I would like to know why copy constructor always takes reference as a parameter. Why can't it take pointer.

i know that benefit of using reference is to avoid application crash. If you pass object as a reference to any function then compile time checking is done to check object is created/exist.
But if you pass uninitialized/NULL pointer to functions by mistake then that checking is not done at compile time and that is results in to application crash.

but that is something programmer can guarantee to initialize ptr and pass to
copy constructor.

Can anybody tell me what could be the exact reason for choosing references only.

Thanks in advance
Posted

hi,
this might give you some idea :
here[^]
and also here[^]
   
Quote:
I would like to know why copy constructor always takes reference as a parameter.

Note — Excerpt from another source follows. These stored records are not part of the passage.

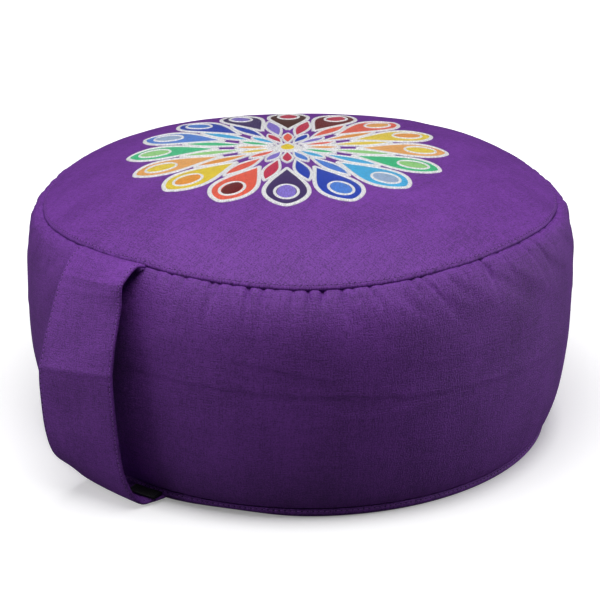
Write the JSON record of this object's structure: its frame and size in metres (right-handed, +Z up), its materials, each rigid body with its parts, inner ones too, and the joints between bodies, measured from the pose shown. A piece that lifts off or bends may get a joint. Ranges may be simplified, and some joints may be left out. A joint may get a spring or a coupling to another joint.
{
  "type": "zafu meditation cushion",
  "caption": "Round filled floor cushion with a crowned embroidered top, gathered side band, turned-up base and a hand strap at its side.",
  "frame": {"origin": "centre of the round resting face, on the surface it rests on", "axes": "+Z up through the middle of the crown; the hand strap is on the -Y side, and the hand goes through along X"},
  "size_m": [0.3299, 0.3534, 0.166],
  "materials": {
    "panel_cotton": "plain-weave purple cotton, matt with a faint sheen",
    "band_cotton": "plain-weave purple cotton, gathered at the top seam",
    "strap_cotton": "doubled plain-weave purple cotton, topstitched along both edges",
    "label_tape": "black woven tape, bare"
  },
  "bodies": {
    "root": {"top_panel": "panel_cotton", "side_band": "band_cotton", "bottom_panel": "panel_cotton", "handle_strap": "strap_cotton", "side_label": "label_tape"}
  },
  "joints": []
}
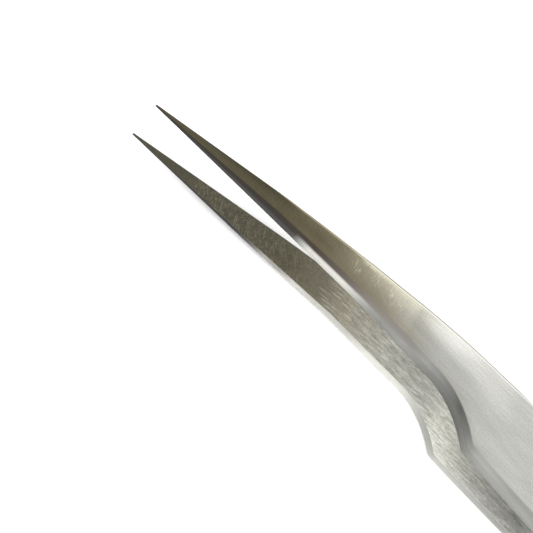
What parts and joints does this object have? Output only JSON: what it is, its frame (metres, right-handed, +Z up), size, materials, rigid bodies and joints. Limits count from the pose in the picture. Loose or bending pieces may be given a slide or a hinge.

Why can't it take pointer.

Because it makes sense (it makes more sense than passing a pointer): you obtain the same effect with a neater syntax.
Note you may create a constructor accepting a pointer to the object.
   
Since the copy constructor is generated by the compiler when not specified by the user, it make sense to use the same signature for user-defined copy constructor that is used for compiler-defined copy constructor.

If someone define a constructor that take a pointer instead of a reference, then if the caller forget to take the address of the object from which the new object is to be created, then instead of using user-constructor with a pointer, the compiler generated copy constructor (wioth a reference) would be used.

It also make sense to use a reference for consistency. For exemple, all operators like =, ==, <=, += would normally be defined using references.